Haze polluting the Arctic has thickened in the past decade despite lower emissions by Russian factories, perhaps because of more forest fires or pollution from Asia, an international report said on Thursday.
OSLO -- Haze polluting the Arctic has thickened in the past decade despite lower emissions by Russian factories, perhaps because of more forest fires or pollution from Asia, an international report said on Thursday.
"The haze is coming back again," said Lars-Otto Reiersen, head of the Arctic Monitoring and Assessment Programme (AMAP), which handed a report on acids and haze to officials from eight Arctic Council nations in Salekhard, Russia.
The study said the worst sulphur pollutants in the Arctic, by Russian metals smelters and industries far to the south, had declined in recent years with lower emissions. Many lakes and soils blighted by acid rain and snow were recovering, it said.
But some other toxins in the almost uninhabited region, including nitrogen oxides that may be carried by winds from industries or forest fires to the south, seemed to be rising.
A brownish haze, which can cut visibility in the near pristine Arctic in spring, had started to increase in the late 1990s after clearing since the 1970s, according to measurements in Barrow, Alaska. Haze levels were still below the 1980s.
"The cause of this recent increase is not yet known," the report said.
Reiersen told Reuters one theory was that: "The haze might be linked to climate change -- with increased temperatures there are more forest fires. That means more soot in the atmosphere."

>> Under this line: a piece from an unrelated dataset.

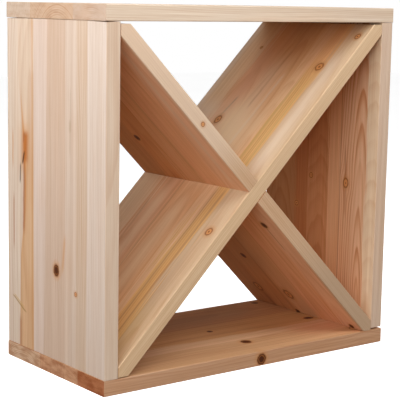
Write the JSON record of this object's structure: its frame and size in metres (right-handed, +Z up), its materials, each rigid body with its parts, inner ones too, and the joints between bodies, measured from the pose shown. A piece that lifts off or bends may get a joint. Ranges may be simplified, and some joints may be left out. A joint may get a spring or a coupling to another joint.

Warmer temperatures in recent decades mean the forest fire season in northern forests starts earlier and ends later. Most scientists say fossil fuels burnt in power plants, factories and cars release heat-trapping gases that are raising temperatures.
Pollution from growing economies such as China may be adding to haze, whose particles can also fall as acid rain or snow. "The importance of Asian sources to acidification and Arctic haze pollution ... is not yet clear," the report said.
The report said there was no sign of significant health damage to people, even those living near Russian smelters. The current level of deposition of acids "does not appear to be a threat to terrestrial ecosystems in most of the Arctic."
On the Kola peninsula in northwest Russia, there were signs of recovery. Emissions by the Nikel smelter, for instance, have long blighted forests, killed fish and destroyed lichen that is the staple food for reindeer.
The AMAP report urged Arctic Council nations -- Russia, the United States, Canada and the five Nordic states -- to consider tighter limits on emissions of industrial pollutants.
It said that existing international rules under the U.N.'s Gothenburg Protocol, which sets ceilings on industrial pollutants until 2010, were no longer enough to guarantee a longer-term decline in acidification, it said.
An opening of the Arctic region to oil firms, and to sea transport if the polar ice shrinks with higher temperatures, may also bring more pollution. Some U.S. studies say the Arctic may contain a quarter of the world's undiscovered oil and gas.
Arctic haze was first noted in the 1950s by Canadian pilots puzzled by low visibility over the pristine ice.
Studies showed it comprised tiny particles mainly blown from industrial centres far to the south. Haze can blanket areas up to 200 km (120 miles) across and cut visibility to a few km.